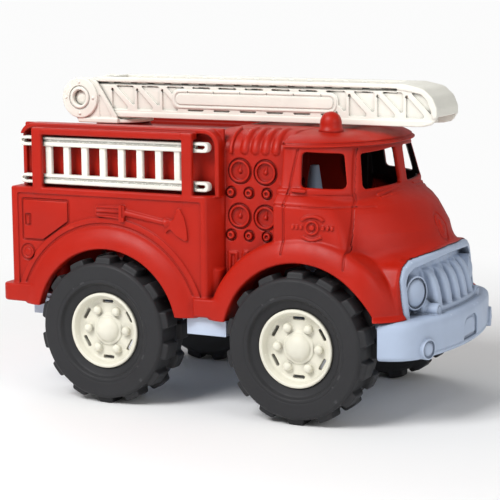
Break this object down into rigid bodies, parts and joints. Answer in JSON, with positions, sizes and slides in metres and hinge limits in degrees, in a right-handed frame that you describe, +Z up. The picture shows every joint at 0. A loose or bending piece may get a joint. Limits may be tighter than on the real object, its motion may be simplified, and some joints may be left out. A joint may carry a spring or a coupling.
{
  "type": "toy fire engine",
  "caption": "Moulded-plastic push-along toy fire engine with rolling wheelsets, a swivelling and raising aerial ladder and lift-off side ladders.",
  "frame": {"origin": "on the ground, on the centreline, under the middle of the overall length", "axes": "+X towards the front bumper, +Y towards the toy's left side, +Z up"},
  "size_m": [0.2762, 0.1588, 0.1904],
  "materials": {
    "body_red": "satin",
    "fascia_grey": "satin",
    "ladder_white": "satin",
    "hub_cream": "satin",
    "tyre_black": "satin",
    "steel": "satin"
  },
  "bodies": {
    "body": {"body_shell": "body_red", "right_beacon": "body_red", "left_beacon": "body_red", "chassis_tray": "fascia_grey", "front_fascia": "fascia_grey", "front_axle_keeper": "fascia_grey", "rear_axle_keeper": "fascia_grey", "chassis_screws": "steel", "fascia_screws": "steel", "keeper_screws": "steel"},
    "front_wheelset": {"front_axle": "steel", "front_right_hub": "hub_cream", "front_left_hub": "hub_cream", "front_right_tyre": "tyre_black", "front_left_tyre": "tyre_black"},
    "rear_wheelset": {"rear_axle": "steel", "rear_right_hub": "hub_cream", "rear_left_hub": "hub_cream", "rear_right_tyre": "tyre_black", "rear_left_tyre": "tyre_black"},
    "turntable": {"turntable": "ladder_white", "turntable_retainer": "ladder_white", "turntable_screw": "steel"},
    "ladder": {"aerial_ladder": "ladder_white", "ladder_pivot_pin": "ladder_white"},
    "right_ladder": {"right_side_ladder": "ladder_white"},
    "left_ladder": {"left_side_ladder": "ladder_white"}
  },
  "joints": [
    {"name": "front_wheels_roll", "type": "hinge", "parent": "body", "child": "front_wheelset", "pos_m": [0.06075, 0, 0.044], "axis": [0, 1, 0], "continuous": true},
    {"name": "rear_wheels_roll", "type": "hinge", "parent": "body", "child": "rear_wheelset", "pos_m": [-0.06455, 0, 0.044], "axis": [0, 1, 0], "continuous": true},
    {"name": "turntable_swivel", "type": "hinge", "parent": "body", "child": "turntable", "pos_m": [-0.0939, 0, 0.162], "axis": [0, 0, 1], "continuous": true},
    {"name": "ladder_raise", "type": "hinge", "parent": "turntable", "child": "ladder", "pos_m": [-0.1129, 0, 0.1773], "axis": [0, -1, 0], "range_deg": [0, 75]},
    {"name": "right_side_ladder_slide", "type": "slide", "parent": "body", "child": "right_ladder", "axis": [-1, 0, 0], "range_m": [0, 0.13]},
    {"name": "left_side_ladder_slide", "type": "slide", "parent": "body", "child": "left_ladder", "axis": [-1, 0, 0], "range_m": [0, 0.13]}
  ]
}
+++
**THE EXERCISE**. In the lines above, find each one with "frame" and list it.

**TASK RESPONSE**.
Break this object down into rigid bodies, parts and joints. Answer in JSON, with positions, sizes and slides in metres and hinge limits in degrees, in a right-handed frame that you describe, +Z up. The picture shows every joint at 0. A loose or bending piece may get a joint. Limits may be tighter than on the real object, its motion may be simplified, and some joints may be left out. A joint may carry a spring or a coupling.
  "frame": {"origin": "on the ground, on the centreline, under the middle of the overall length", "axes": "+X towards the front bumper, +Y towards the toy's left side, +Z up"},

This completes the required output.